4. Design Human Review Gates
Block auto-send for net-new campaigns. Require two-person review for claims involving revenue, customers, or security. Log template versions so you can trace incidents if a model drifts into non-compliant language.
5. Pilot With Measurable Cohorts
Run mirrored cohorts: one team keeps the legacy workflow, another adopts the AI stack. Compare meetings booked, reply quality, and time saved after four to six weeks. Expand only when the lift clears your bar and compliance signs off.
Automation, Privacy & Content Integrity
LinkedIn may restrict accounts that show coordinated inauthentic behavior, aggressive automation, or spam patterns—even when vendors market “safe” delays.

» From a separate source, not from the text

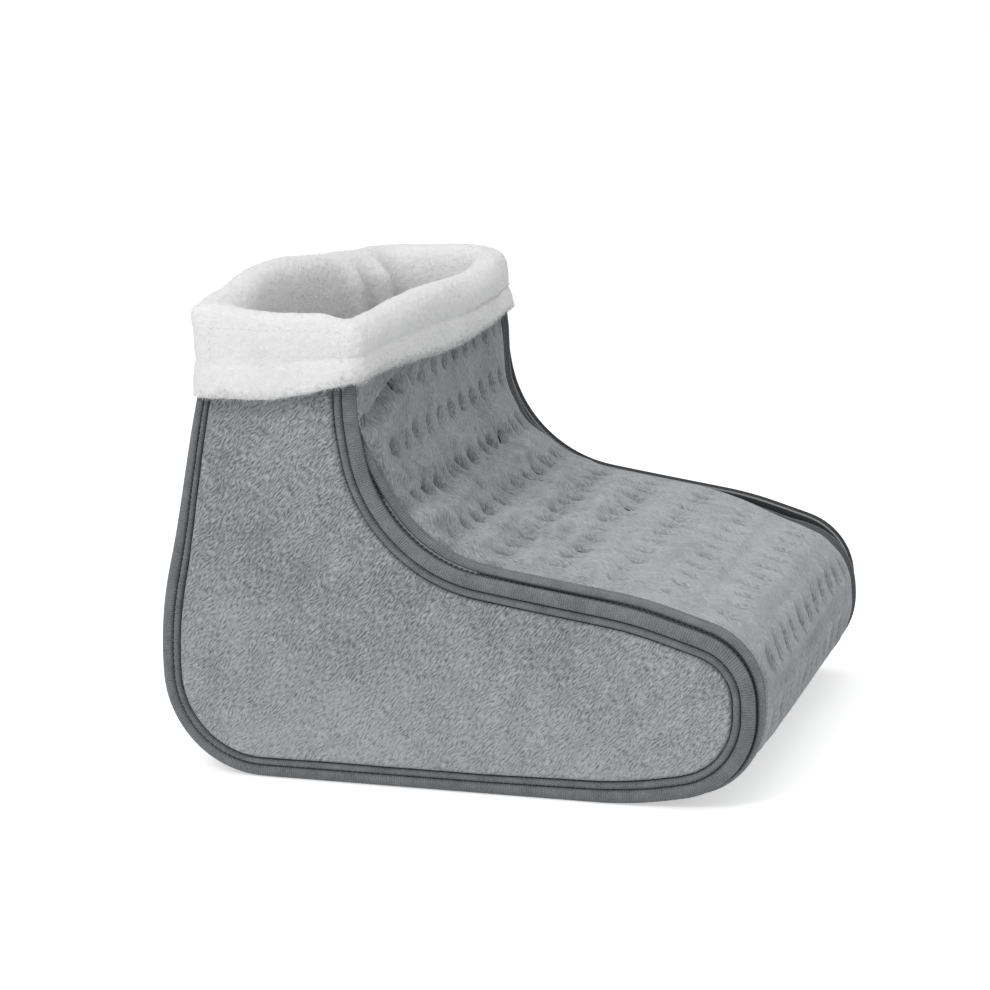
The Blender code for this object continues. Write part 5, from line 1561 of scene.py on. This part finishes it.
def plump(table, seed, height, size):
    """Push a closed table of points in and out along its normals, in soft lumps."""
    around = np.roll(table, -1, axis=0) - np.roll(table, 1, axis=0)
    over = np.roll(table, -1, axis=1) - np.roll(table, 1, axis=1)
    normal = np.cross(over, around)
    normal /= np.linalg.norm(normal, axis=2)[..., None]
    lumps = wobble(table, size, seed) + 0.6 * wobble(table, size * 0.45, seed + 5)
    return table + normal * (height * lumps)[..., None]


def add_tufts(piece, size, height):
    """Fine tufts as real relief, from a clouds texture."""
    clouds = bpy.data.textures.new(piece.name + "_tufts", "CLOUDS")
    clouds.noise_scale = size
    clouds.noise_depth = 2
    tufts = piece.modifiers.new("tufts", "DISPLACE")
    tufts.texture = clouds
    tufts.texture_coords = "LOCAL"
    tufts.strength = height
    tufts.mid_level = 0.5
    return piece


def make_cuff():
    """The turned-down band with its hem, and the collar inside."""
    table = crested(pressed(creased(hitched(ring_table(CUFF_SECTION)))))
    table = settled(plump(table, CUFF_LUMP_SEED, *CUFF_LUMPS))
    piece = table_piece("fleece_cuff", table, mouth_fleece, along_closed=True, across_closed=True)
    smoother(piece, 2)
    add_tufts(piece, TUFT_SIZE, TUFT_HEIGHT)
    dress(piece, "liner", "fleece", "cuff_band", "cuff_hem", "liner_collar")
    return piece


def patch_lines():
    """The stitches that hold a patch on each side of the band, along its top and its ends."""
    ends = [(x, z) for x in PATCH_ENDS for z in even_places(*PATCH_HEIGHTS, STITCH_PITCH)[:-1]]
    lines = []
    for _, side in SIDES:
        face = side * (HALF_WIDTH + 0.0105)
        for x in even_places(*PATCH_ENDS, STITCH_PITCH)[:-1]:
            steps = x + np.linspace(0.1, 0.9, 6) * STITCH_LENGTH
            lines.append(np.stack((steps, np.full(6, face), np.full(6, PATCH_HEIGHTS[1])), axis=-1))
        for x, z in ends:
            steps = z + np.linspace(0.1, 0.9, 6) * STITCH_LENGTH
            lines.append(np.stack((np.full(6, x), np.full(6, face), steps), axis=-1))
    return [settled(line) for line in lines]


cuff = make_cuff()
patch_threads = dress(threads_on(cuff, patch_lines(), STITCH_THREAD, cuff_thread), "liner", "fleece")
print("cuff squares:", len(cuff.data.polygons), "of patch threads:", len(patch_threads.data.polygons))

# %% [markdown]
# The pile is what makes plush look like plush: thousands of short fibres that stand off the cloth and
# lean together in small tufts. Each fibre here is a thin three-sided spike, rooted in the cuff. They
# stand thickest along the hem's lower edge, where the cloth bends most.

# %% Pile
PILE_COUNT = 16000
PILE_LENGTH = 0.0013
PILE_WIDTH = 0.00014
PILE_LEAN = 0.7
EDGE_PILE_COUNT = 14000
EDGE_PILE_LENGTH = 0.0021
RAGGED_PLACE = (-0.041, -0.139)
RAGGED_REACH = 0.010


def surface_of(piece):
    """The areas, centres and normals of a piece's finished faces."""
    graph = bpy.context.evaluated_depsgraph_get()
    mesh = piece.evaluated_get(graph).to_mesh()
    size = len(mesh.polygons)
    areas = np.empty(size, np.float32)
    centres = np.empty(size * 3, np.float32)
    normals = np.empty(size * 3, np.float32)
    mesh.polygons.foreach_get("area", areas)
    mesh.polygons.foreach_get("center", centres)
    mesh.polygons.foreach_get("normal", normals)
    piece.evaluated_get(graph).to_mesh_clear()
    return areas, centres.reshape(-1, 3), normals.reshape(-1, 3)


def spikes(roots, normals, lengths, random):
    """Thin three-sided spikes that stand on these roots, as vertices and faces."""
    lean = np.stack([wobble(roots, 0.009, seed) for seed in (101, 102, 103)], axis=-1)
    ways = normals + PILE_LEAN * lean + random.normal(0, 0.25, roots.shape)
    ways /= np.linalg.norm(ways, axis=1)[:, None]
    sideways = np.cross(ways, random.normal(0, 1, roots.shape))
    sideways /= np.linalg.norm(sideways, axis=1)[:, None]
    third = np.cross(ways, sideways)
    base = roots - normals * 0.0003
    corners = []
    for angle in (0, 2 * math.pi / 3, 4 * math.pi / 3):
        corners.append(base + PILE_WIDTH * (math.cos(angle) * sideways + math.sin(angle) * third))
    points = np.stack(corners + [base + ways * lengths[:, None]], axis=1)
    first = np.arange(len(roots))[:, None] * 4
    orders = ((0, 1, 3), (1, 2, 3), (2, 0, 3), (2, 1, 0))
    faces = np.concatenate([first + np.array(order) for order in orders])
    return points.reshape(-1, 3), faces


def make_pile(piece):
    """Short fibres over the cuff, and longer ones along its lower edge."""
    areas, centres, normals = surface_of(piece)
    random = np.random.RandomState(7)
    seen = (centres[:, 2] > 0.2) & ~((centres[:, 2] < 0.225) & (normals[:, 2] > 0.9))
    low = (normals[:, 2] < -0.15) & (centres[:, 2] < 0.222) & (centres[:, 2] > 0.2)
    points = []
    faces = []
    kinds = (
        (areas * seen, PILE_COUNT, PILE_LENGTH),
        (areas * low, EDGE_PILE_COUNT, EDGE_PILE_LENGTH),
    )
    for weight, count, length in kinds:
        picked = random.choice(len(areas), count, p=weight / weight.sum())
        roots = centres[picked] + random.normal(0, 0.0003, (count, 3))
        ragged = np.hypot(roots[:, 0] - RAGGED_PLACE[0], roots[:, 1] - RAGGED_PLACE[1]) < RAGGED_REACH
        lengths = length * random.uniform(0.4, 1.2, count) * np.where(ragged, 1.6, 1.0)
        more, joins = spikes(roots, normals[picked], lengths, random)
        faces.append(joins + sum(len(part) for part in points))
        points.append(more)
    faces = np.concatenate(faces)
    uvs = np.zeros((len(faces) * 3, 2))
    pile = mesh_piece("fleece_pile", np.concatenate(points), faces.tolist(), uvs, plush_fleece)
    return dress(pile, "liner", "fleece")


pile = make_pile(cuff)
print("fibres:", PILE_COUNT + EDGE_PILE_COUNT)

# %% [markdown]
# ## The foam, the liner's foot and the shell's lining
#
# Inside, the liner goes down to the toes as five limp cuts of the same fleece. They are hidden until
# the liner is drawn out, when they have to crumple through the shaft. Behind them the shell is lined
# with a plain woven cloth. Between the two, each side panel has its thin foam, cut a little smaller
# than the flannel so that it never shows at the seam.

# %% Liner and lining
FLEECE_THICKNESS = 0.0036
LINER_HALF = 0.1192
LINER_STRIP_HALF = 0.1149
LINING_HALF = 0.119
FOAM_INSET = 0.0040
FOAM_PLACE = 0.1268
FOAM_THICKNESS = 0.0028
LINING_PLACE = 0.1222
LINING_DEPTH = 0.0080
LINING_THICKNESS = 0.0006
CUT_STEP = 0.004
SEAM_GAP = 0.0002
LINER_SEAMS = ((0.066, 0.0111), (-0.101, 0.0111))


def limp(piece, flat, area, *nodes):
    """A cut of the liner's foot, hung on the liner with a mesh of its own."""
    dress(piece, "liner", "fleece", *nodes)
    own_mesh(piece)
    return piece


def cut_sizes(outline):
    """The width, height and area of the flat cut inside an outline."""
    x, z = outline.table[:2]
    area = abs(np.sum(x * np.roll(z, -1) - np.roll(x, -1) * z)) / 2
    return (float(np.ptp(x)), float(np.ptp(z))), float(area)


def filled_outline(outline, depth, y, bulge, seed):
    """A flat cut inside an outline, as rings that shrink towards its middle."""
    line = outline.points(even_places(depth, outline.length - depth, 0.004), depth, y)
    top = line[-1] + (line[0] - line[-1]) * np.linspace(0, 1, 14)[1:-1, None]
    loop = np.concatenate((line, top))
    middle = np.array([PANEL_MIDDLE[0], y, PANEL_MIDDLE[1]])
    shares = np.linspace(0, 1, 26)
    table = loop[None] + (middle - loop)[None] * shares[:, None, None]
    table[..., 1] += bulge * wobble(table, 0.05, seed) * ramp(shares, 0, 0.2)[:, None]
    return table


def flat_cut(name, table, side, finish, thickness):
    """A thick cut of cloth from the points that fill an outline, facing its own side."""
    piece = table_piece(name, settled(table), finish, across_closed=True, ends=False)
    merge_points(facing(piece, (0, side, 0)))
    return thicken(piece, thickness)


def make_liner():
    """The five cuts of the liner's foot."""
    made = []
    for word, side in SIDES:
        y = side * (LINER_HALF - 0.0003)
        table = filled_outline(liner, 0.0, y, 0.0008, 81 + side)
        piece = flat_cut(f"liner_cover_{word}", table, side, plush_fleece, FLEECE_THICKNESS)
        made.append(limp(smoother(piece), *cut_sizes(liner), f"liner_side_{word}"))
    seams = [liner.place_of(*place) for place in LINER_SEAMS]
    cuts = (
        ("liner_upper", 0.0, seams[0] - SEAM_GAP),
        ("liner_sole", seams[0] + SEAM_GAP, seams[1] - SEAM_GAP),
        ("liner_heel", seams[1] + SEAM_GAP, liner.length),
    )
    for name, start, end in cuts:
        places = even_places(-LINER_STRIP_HALF, LINER_STRIP_HALF, CUT_STEP)
        along, across = grid(even_places(start, end, CUT_STEP), places)
        table = liner.points(along, 0.0004, across)
        table = table + 0.0004 * wobble(table, 0.03, 91)[..., None] * np.array([1, 0, 1])
        piece = table_piece(name + "_cover", settled(table), plush_fleece)
        thicken(piece, FLEECE_THICKNESS)
        made.append(limp(smoother(piece), (2 * LINER_STRIP_HALF, end - start), None, name))
    return made


def make_foam():
    """The foam in both side panels, a little smaller than the flannel over it."""
    made = []
    for word, side in SIDES:
        table = filled_outline(boot, FOAM_INSET, side * FOAM_PLACE, 0.0002, 71 + side)
        piece = flat_cut(f"panel_foam_{word}", table, side, small_parts["foam"], FOAM_THICKNESS)
        made.append(dress(piece, "shell", "foam", f"side_foam_{word}"))
    return made


def make_lining():
    """The woven cloth inside the shell."""
    made = []
    for word, side in SIDES:
        table = filled_outline(boot, 0.0, side * LINING_PLACE, 0.0003, 95 + side)
        piece = flat_cut(f"lining_{word}", table, side, inner_cloth, LINING_THICKNESS)
        made.append(dress(piece, "shell", "inner_cloth", f"side_backing_{word}"))
    cuts = (
        ("upper_backing", 0.0, TOE_SEAM),
        ("sole_backing", TOE_SEAM + 0.0003, HEEL_SEAM - 0.0003),
        ("heel_backing", HEEL_SEAM, boot.length),
    )
    for name, start, end in cuts:
        places = even_places(-LINING_HALF, LINING_HALF, CUT_STEP)
        along, across = grid(even_places(start, end, CUT_STEP), places)
        table = settled(boot.points(along, LINING_DEPTH, across))
        piece = thicken(table_piece(name + "_cloth", table, inner_cloth), LINING_THICKNESS)
        made.append(dress(piece, "shell", "inner_cloth", name))
    return made


foam_pieces = make_foam()
liner_pieces = make_liner()
lining_pieces = make_lining()
print("liner, lining and foam pieces:", len(liner_pieces), len(lining_pieces), len(foam_pieces))

# %% [markdown]
# ## Finishes on the solids that stay
#
# The hard parts and the wires between the layers are right as they are. They keep their solids and
# get their finish, by the material slot that the record names for each.

# %% Finish the remaining solids
slot_of = {part["node"]: part["material_slot"] for part in frame["record"]["subparts"]}
kept = []
for node, thing in frame["nodes"].items():
    finish = small_parts.get(slot_of[node])
    if finish and not thing.hide_render:
        thing.data.materials.clear()
        thing.data.materials.append(finish)
        kept.append(node)
print("solids that stay:", ", ".join(sorted(kept)))

# %% [markdown]
# ## Studio
#
# A pale floor and a soft key light from the upper left, with light from all around, at the level at
# which a colour renders about as it is written. The white background comes from what the camera sees
# of the world and the floor, not from stronger lamps.

# %% Floor, world and lamps
WORLD_LEVEL = 0.55
FLOOR_SIZE = 8.0
FLOOR_DROP = 0.0004
FLOOR_COLOUR = (0.86, 0.86, 0.86)
FLOOR_LIFT = 0.52


def seen_plainly(look):
    """1 for rays from the camera and for those that show the background in gloss or glass."""
    path = look.node("ShaderNodeLightPath").socket.node.outputs
    rays = [Wire(look, path[name]) for name in ("Is Camera Ray", "Is Glossy Ray", "Is Transmission Ray")]
    return (rays[0] + rays[1] + rays[2]).between(0.0, 1.0)


def make_floor():
    """A matt pale floor that looks white and keeps the boot's shadow."""
    look = Look("floor", 0.9)
    look.shader.inputs["Base Color"].default_value = FLOOR_COLOUR + (1,)
    look.shader.inputs["Emission Strength"].default_value = FLOOR_LIFT
    look.feed("Emission Color", look.mixed((0.0, 0.0, 0.0), (1.0, 1.0, 1.0), seen_plainly(look)))
    corners = [(x, y) for x, y in ((-1, -1), (1, -1), (1, 1), (-1, 1))]
    corners = np.array(corners) * FLOOR_SIZE / 2
    points = np.column_stack((corners, np.full(4, -FLOOR_DROP)))
    floor = mesh_piece("floor", points, [(0, 1, 2, 3)], corners, look.material)
    return floor


def make_world():
    """Even light from everywhere, white where it is seen."""
    world = bpy.data.worlds.new("studio")
    bpy.context.scene.world = world
    world.use_nodes = True
    look = Nodes(world.node_tree)
    background = world.node_tree.nodes["Background"]
    background.inputs["Color"].default_value = (1, 1, 1, 1)
    level = seen_plainly(look) * (1 - WORLD_LEVEL) + WORLD_LEVEL
    world.node_tree.links.new(level.socket, background.inputs["Strength"])


def make_lamp(name, place, size, watts):
    """A square soft box that looks at the boot."""
    data = bpy.data.lights.new(name, "AREA")
    data.shape = "SQUARE"
    data.size = size
    data.energy = watts
    lamp = bpy.data.objects.new(name, data)
    bpy.context.scene.collection.objects.link(lamp)
    lamp.location = place
    aim = Vector((0, 0, 0.12)) - Vector(place)
    lamp.rotation_mode = "QUATERNION"
    lamp.rotation_quaternion = aim.to_track_quat("-Z", "Y")
    return lamp


floor = make_floor()
make_world()
lamps = [
    make_lamp("key", (-0.6, -1.9, 2.0), 0.9, 25),
    make_lamp("top", (0.3, 0.4, 2.4), 1.6, 11),
]
print("lamps:", ", ".join(lamp.name for lamp in lamps))

# %% [markdown]
# ## Finish
#
# The dressed boot may stand a few millimetres proud of its solids, as cloth does.

# %% Finish: the view transform
bpy.context.scene.view_settings.view_transform = "Standard"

Your organization—not the vendor—owns the risk decision. Keep evidence of consent for outbound, honor withdrawal requests, and avoid scraping private data outside permitted exports.
Browser extensions that read page content can simplify drafting but widen exfiltration risk. Use enterprise browser policies, least-privilege installs, and periodic access reviews. Separately, generative models may invent employers, metrics, or certifications; every stat in a profile or post should trace to a source you can show a customer or regulator.
Psychographic labels and automated scores are not replacements for structured interviews or fair hiring processes. Use them to phrase emails if helpful, not to filter candidates silently. Likewise, third-party “profile scores” are not LinkedIn’s Social Selling Index; compare metrics only inside the product that produced them.
Conclusion
LinkedIn AI tools work when intent, governance, and measurement align. Native Premium features cover many drafting jobs; third-party suites add cadence, analytics, and team governance; automation vendors demand the strictest oversight. The seven products above are LinkedIn-forward options to shortlist—not a ranking, and not a substitute for reading current contracts and Help articles.
Start small: pick one workflow, run a time-boxed pilot, and compare quality before you expand seats. Keep humans accountable for claims, respect platform rules, and treat AI as acceleration—not a strategy by itself.